What the exercise asks: The required output is the exact run of lines from the line containing "lantern stands on." to the line containing "before = set(bpy.data.objects)", inclusive, and nothing besides.

Dataset excerpt:

• • •

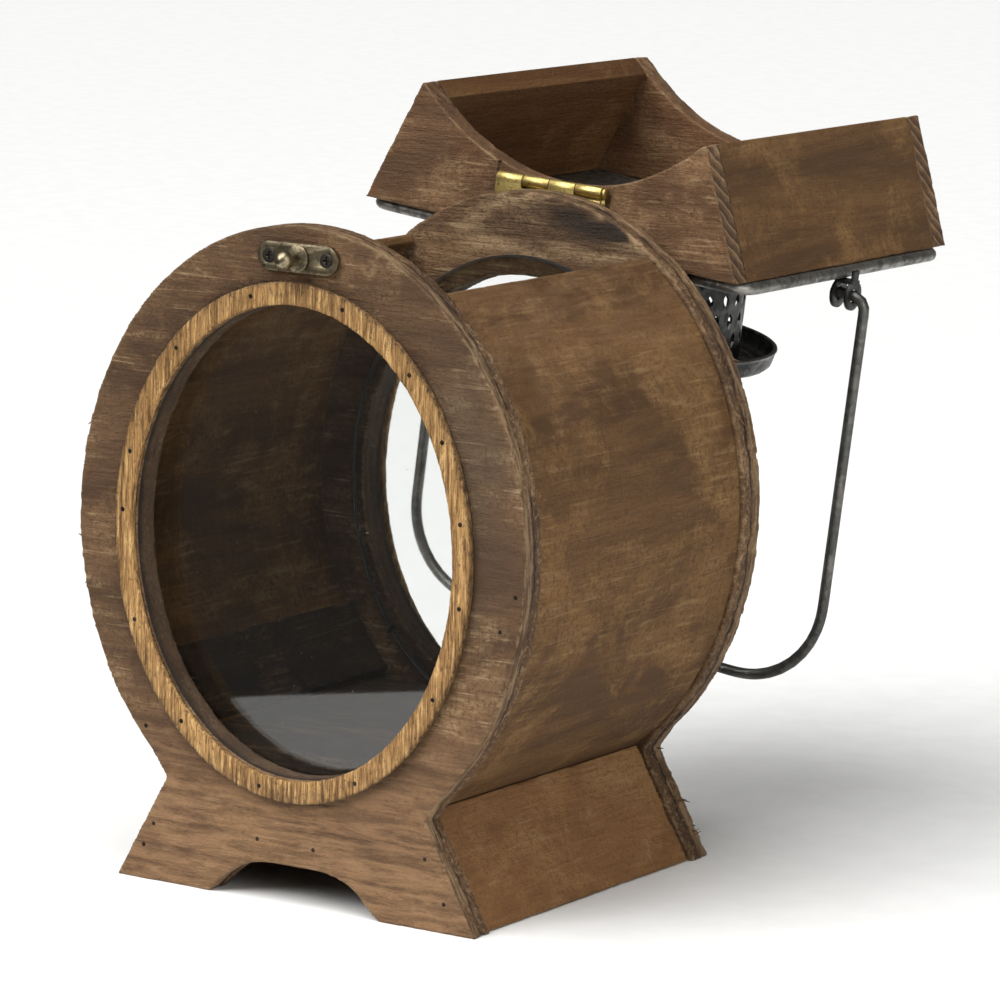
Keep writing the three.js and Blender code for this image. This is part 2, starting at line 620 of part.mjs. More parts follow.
function ventTubeGeometry(footZ) {
  const { rows, perRow, rowPitch, firstZ, turnDeg } = VENT_HOLES;
  const inner = VENT.radius - VENT.sheet;
  const top = VENT.height;
  const wall = [[inner, 0], [VENT.radius, 0], [VENT.radius, top], [inner, top], [inner, 0]];
  const tube = revolve(wall, 2 * perRow).translate(0, 0, footZ);
  const pitch = (2 * Math.PI) / perRow;
  const tools = [];
  for (let row = 0; row < rows; row += 1) {
    const turn = THREE.MathUtils.degToRad(turnDeg) + (row % 2) * (pitch / 2);
    for (let i = 0; i < perRow; i += 1) {
      tools.push(ventHoleCutter(i * pitch + turn, footZ + firstZ + row * rowPitch));
    }
  }
  return cut(tube, ...tools);
}

// A shallow pan, upside down over the tube: its rim hangs down to depth below the top.
function ventCapGeometry(undersideZ) {
  const { radius, depth, sheet, shoulder, flare } = CAP;
  const outside = [[0, sheet]];
  const inside = [];
  const arcSteps = 3;
  for (let step = 0; step <= arcSteps; step += 1) {
    const angle = (step / arcSteps) * (Math.PI / 2);
    const x = radius - shoulder - flare;
    const z = sheet - shoulder;
    outside.push([x + shoulder * Math.sin(angle), z + shoulder * Math.cos(angle)]);
    inside.push([x + (shoulder - sheet) * Math.sin(angle), z + (shoulder - sheet) * Math.cos(angle)]);
  }
  outside.push([radius, sheet - depth]);
  inside.push([radius - sheet, sheet - depth]);
  const profile = [...outside, ...inside.reverse(), [0, 0]].reverse();
  return revolve(profile, 36).translate(0, 0, undersideZ);
}

function buildLid(group) {
  const innerY = LID_HALF_DEPTH - LID_END_T;
  const plateZ = LID_TOP_Z + GAP;
  const margin = 0.6;
  const mortise = box(-HINGE.length / 2 - margin - 1.2, HINGE.length / 2 + margin + 1.2,
    -HINGE.barrelRadius - GAP, 6, -HINGE.barrelRadius - 3, LEAF.height + margin)
    .rotateY(hingeTilt).translate(hingePoint.x, hingePoint.y, hingePoint.z);
  const leafBores = SIDES.map(([, side]) => {
    const { x, z } = leafScrewPlace(side, 1);
    return rodY(x, z, LID_HALF_DEPTH - LEAF_SCREW.length - 1.5, LID_HALF_DEPTH + 1,
      LEAF_SCREW.shank + PILOT_CLEARANCE, 8);
  });
  const plateBores = SIDES.map(([, side]) => rodY(side * LATCH_PLATE.screwX, HOOK.z,
    -LID_HALF_DEPTH - 1, -LID_HALF_DEPTH + LATCH_SCREW.length, LATCH_SCREW.shank + PILOT_CLEARANCE, 8));
  const rear = lidEndWall(innerY, LID_HALF_DEPTH, [mortise, ...leafBores]);
  const front = lidEndWall(-LID_HALF_DEPTH, -innerY, plateBores);
  addTo(group, 'lid_wall_rear', rear, stainedWood);
  addTo(group, 'lid_wall_front', front, stainedWood);
  for (const [word, side] of SIDES) addTo(group, `lid_wall_${word}`, lidSideWall(side), stainedWood);

  const allTackBores = [...tackBores(1), ...tackBores(-1)];
  addTo(group, 'lid_plate', lidPlateGeometry(plateZ, allTackBores), galvanised);
  for (const [word, side] of SIDES) {
    tackPlaces(side).forEach(([x, y], index) => {
      const tack = addTo(group, `plate_tack_${word}_${index + 1}`, tackGeometry(TACK), darkSteel);
      tack.position.set(x, y, plateZ + PLATE.sheet + 2 * GAP);
    });
  }
  const ventFootZ = plateZ + PLATE.sheet + GAP;
  addTo(group, 'vent_tube', ventTubeGeometry(ventFootZ), darkSteel);
  addTo(group, 'vent_cap', ventCapGeometry(ventFootZ + VENT.height + GAP), darkSteel);
}

// ---- bail ---------------------------------------------------------------------------------------

const bailPivotZ = LID_TOP_Z + GAP + PLATE.rim + BAIL_PIVOT_ABOVE_RIM;

// Two round ears on a strap that straddles the plate's rolled rim, drawn for the right-hand side.
function eyeletGeometry(side) {
  const { innerX, outerX, thickness, radius } = EAR;
  const { halfWidth, lapHalfWidth } = EAR_STRAP;
  const strapLowZ = LID_TOP_Z + GAP + PLATE.rim + GAP;
  const ears = [innerX, outerX].flatMap((x) => {
    const lowX = x - thickness / 2;
    const highX = x + thickness / 2;
    return [
      rodX(lowX, highX, 0, bailPivotZ, radius, 24),
      box(lowX, highX, -halfWidth, halfWidth, strapLowZ, bailPivotZ),
    ];
  });
  const lowX = innerX - thickness / 2;
  const highX = outerX + thickness / 2;
  const strap = box(lowX, highX, -halfWidth, halfWidth, strapLowZ, strapLowZ + thickness);
  const outerLap = box(highX - thickness, highX, -lapHalfWidth, lapHalfWidth, LID_TOP_Z + 1, strapLowZ + 0.5);
  const bore = rodX(lowX - 1, highX + 1, 0, bailPivotZ, EAR.bore);
  const eyelet = cut(join(...ears, strap, outerLap), bore);
  return side > 0 ? eyelet : eyelet.rotateZ(Math.PI);
}

function bailGeometry() {
  const { legX, drop, bend, topBend, endX, wireRadius } = BAIL;
  const corners = [
    [endX, 0], [legX, 0], [legX, drop], [-legX, drop], [-legX, 0], [-endX, 0],
  ].map(([x, z]) => new THREE.Vector3(x, 0, z));
  const wire = bentWire(corners, [topBend, bend, bend, topBend], wireRadius, 170, 4);
  const right = rodX(endX - BAIL_HEAD.length, endX + 0.1, 0, 0, wireRadius + BAIL_HEAD.overhang);
  return join(wire, right, right.clone().rotateZ(Math.PI));
}

function buildBail(group) {
  for (const [word, side] of SIDES) addTo(group, `bail_eyelet_${word}`, eyeletGeometry(side), darkSteel);
  const handle = new THREE.Group();
  handle.position.z = bailPivotZ;
  addTo(handle, 'bail_handle', bailGeometry(), darkSteel);
  group.add(handle);
}

// ---- assembly -----------------------------------------------------------------------------------

function buildLantern() {
  const body = new THREE.Group();
  buildCase(body);
  buildKnob(body);
  buildHingeHalf(body, 'case', -1, 0);
  buildHingePin(body);

  const lidSwing = new THREE.Group();
  lidSwing.position.copy(hingePoint);
  lidSwing.quaternion.setFromAxisAngle(hingeAxis, OPEN_ANGLE);
  const lid = new THREE.Group();
  lid.position.copy(hingePoint).negate();
  lidSwing.add(lid);
  buildLid(lid);
  buildHingeHalf(lid, 'lid', 1, 1);
  buildHook(lid);
  buildBail(lid);

  const lantern = new THREE.Group();
  lantern.add(body, lidSwing);
  return lantern;
}

// The origin is the middle of the whole footprint, on the surface that the lantern stands on.
function standOnOrigin(lantern) {
  lantern.updateMatrixWorld(true);
  const bounds = new THREE.Box3().setFromObject(lantern, true);
  const centre = bounds.getCenter(new THREE.Vector3());
  lantern.position.set(-centre.x, -centre.y, -bounds.min.z);
  return lantern;
}

export default standOnOrigin(buildLantern());
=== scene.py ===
"""Looks for the wooden candle lantern: worn stained boards, oak trim rings, glass and small metal fittings.

Everything is in metres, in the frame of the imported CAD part. The lantern's front faces -Y.
"""

import itertools
import json
import math

import bpy
import numpy as np
from mathutils import Matrix, Vector

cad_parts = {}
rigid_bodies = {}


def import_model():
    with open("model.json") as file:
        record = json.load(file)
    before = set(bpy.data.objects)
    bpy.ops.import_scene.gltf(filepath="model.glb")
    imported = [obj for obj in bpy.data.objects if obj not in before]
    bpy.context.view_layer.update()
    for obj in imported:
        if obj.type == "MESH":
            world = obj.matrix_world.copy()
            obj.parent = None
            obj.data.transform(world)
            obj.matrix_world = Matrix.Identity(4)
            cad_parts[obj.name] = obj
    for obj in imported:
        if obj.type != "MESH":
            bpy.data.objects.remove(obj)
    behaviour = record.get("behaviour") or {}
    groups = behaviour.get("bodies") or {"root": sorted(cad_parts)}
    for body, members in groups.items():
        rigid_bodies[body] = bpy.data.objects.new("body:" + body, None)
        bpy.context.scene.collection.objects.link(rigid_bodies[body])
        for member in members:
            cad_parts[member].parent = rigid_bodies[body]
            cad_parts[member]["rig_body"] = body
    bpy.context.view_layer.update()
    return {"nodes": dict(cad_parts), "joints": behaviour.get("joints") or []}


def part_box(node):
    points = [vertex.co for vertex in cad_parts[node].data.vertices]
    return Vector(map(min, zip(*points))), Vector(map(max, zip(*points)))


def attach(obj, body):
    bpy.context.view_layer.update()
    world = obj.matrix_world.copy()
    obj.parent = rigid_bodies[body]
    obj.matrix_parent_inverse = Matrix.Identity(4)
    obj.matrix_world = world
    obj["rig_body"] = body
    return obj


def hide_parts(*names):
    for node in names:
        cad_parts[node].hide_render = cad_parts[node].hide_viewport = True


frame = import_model()

MM = 0.001
UP = Vector((0, 0, 1))

# ---- places taken from the CAD frame ------------------------------------------------------------

front_low, front_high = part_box("front_board")
back_low, back_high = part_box("back_board")
CENTRE_X = (front_low.x + front_high.x) / 2
CENTRE_Y = (front_low.y + back_high.y) / 2
FRONT_FACE_Y = front_low.y
FRONT_INNER_Y = front_high.y
BACK_INNER_Y = back_low.y
BACK_FACE_Y = back_high.y
DRUM_TOP_Z = front_high.z

DRUM_HALF_WIDTH = 86.6 * MM
DRUM_HALF_HEIGHT = 100 * MM
DRUM_CENTRE_Z = DRUM_TOP_Z - DRUM_HALF_HEIGHT
WINDOW_X = CENTRE_X - 1.4 * MM
WINDOW_Z = 117.5 * MM
RING_OUTER = (69.2 * MM, 83.7 * MM)  # half-width and half-height of an oval
RING_MIDDLE = (66 * MM, 80.3 * MM)
WINDOW_OPENING = (61.8 * MM, 75 * MM)
FOOT_HALF_WIDTH = 70.2 * MM
WAIST_INSET = 20 * MM  # how far the waist above the feet is inside their tips
WAIST_HEIGHT = 35 * MM

joints = {joint["name"]: joint for joint in frame["joints"]}


def lid_placement():
    """Takes a place on the shut lid to where it is with the lid thrown open, as the part rests."""
    hinge = joints["lid_hinge"]
    pivot = Vector(hinge["pos_m"])
    turn = Matrix.Rotation(math.pi, 4, Vector(hinge["axis"]))
    return Matrix.Translation(pivot) @ turn @ Matrix.Translation(-pivot)


OPEN_LID = lid_placement()
CAP_FLOOR_Z = 284.55 * MM  # on the shut lid
CAP_EDGE_Z = CAP_FLOOR_Z - 5.9 * MM
CAP_EDGE_RADIUS = 46 * MM
CAP_BEAD_RADIUS = 39.5 * MM

# ---- noise and mesh helpers ---------------------------------------------------------------------


def lattice_noise(points, lump, seed):
    """Smooth noise from -1 to 1 at each point. lump is the size of one bump, a number or one per axis.

    The large numbers are the usual primes of a lattice hash.
    """
    cell = np.asarray(points) / np.asarray(lump) + 31.7 * seed
    base = np.floor(cell).astype(np.int64)
    part = cell - base
    part = part * part * (3 - 2 * part)
    total = np.zeros(len(cell))
    for corner in itertools.product((0, 1), repeat=3):
        x, y, z = (base + corner).T
        mixed = (x * 73856093) ^ (y * 19349663) ^ (z * 83492791) ^ (seed * 2654435)
        mixed = (mixed ^ (mixed >> 13)) * 1274126177
        value = ((mixed ^ (mixed >> 16)) & 0xFFFF) / 32767.5 - 1
        total += value * np.prod(np.where(corner, part, 1 - part), axis=1)
    return total


def smooth_step(low, high, values):
    """0 below low, 1 above high, and a soft rise between."""
    part = np.clip((values - low) / (high - low), 0, 1)
    return part * part * (3 - 2 * part)


def relaxed(points, edges, rounds):
    """The points after each has moved to the middle of its neighbours, this many times."""
    pairs = np.vstack((edges, edges[:, ::-1]))
    count = np.bincount(pairs[:, 0], minlength=len(points))[:, None]
    for _ in range(rounds):
        total = [np.bincount(pairs[:, 0], points[pairs[:, 1], axis], len(points)) for axis in range(3)]
        points = np.stack(total, axis=1) / np.maximum(count, 1)
    return points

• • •

The completed task:
// The origin is the middle of the whole footprint, on the surface that the lantern stands on.
function standOnOrigin(lantern) {
  lantern.updateMatrixWorld(true);
  const bounds = new THREE.Box3().setFromObject(lantern, true);
  const centre = bounds.getCenter(new THREE.Vector3());
  lantern.position.set(-centre.x, -centre.y, -bounds.min.z);
  return lantern;
}

export default standOnOrigin(buildLantern());
=== scene.py ===
"""Looks for the wooden candle lantern: worn stained boards, oak trim rings, glass and small metal fittings.

Everything is in metres, in the frame of the imported CAD part. The lantern's front faces -Y.
"""

import itertools
import json
import math

import bpy
import numpy as np
from mathutils import Matrix, Vector

cad_parts = {}
rigid_bodies = {}


def import_model():
    with open("model.json") as file:
        record = json.load(file)
    before = set(bpy.data.objects)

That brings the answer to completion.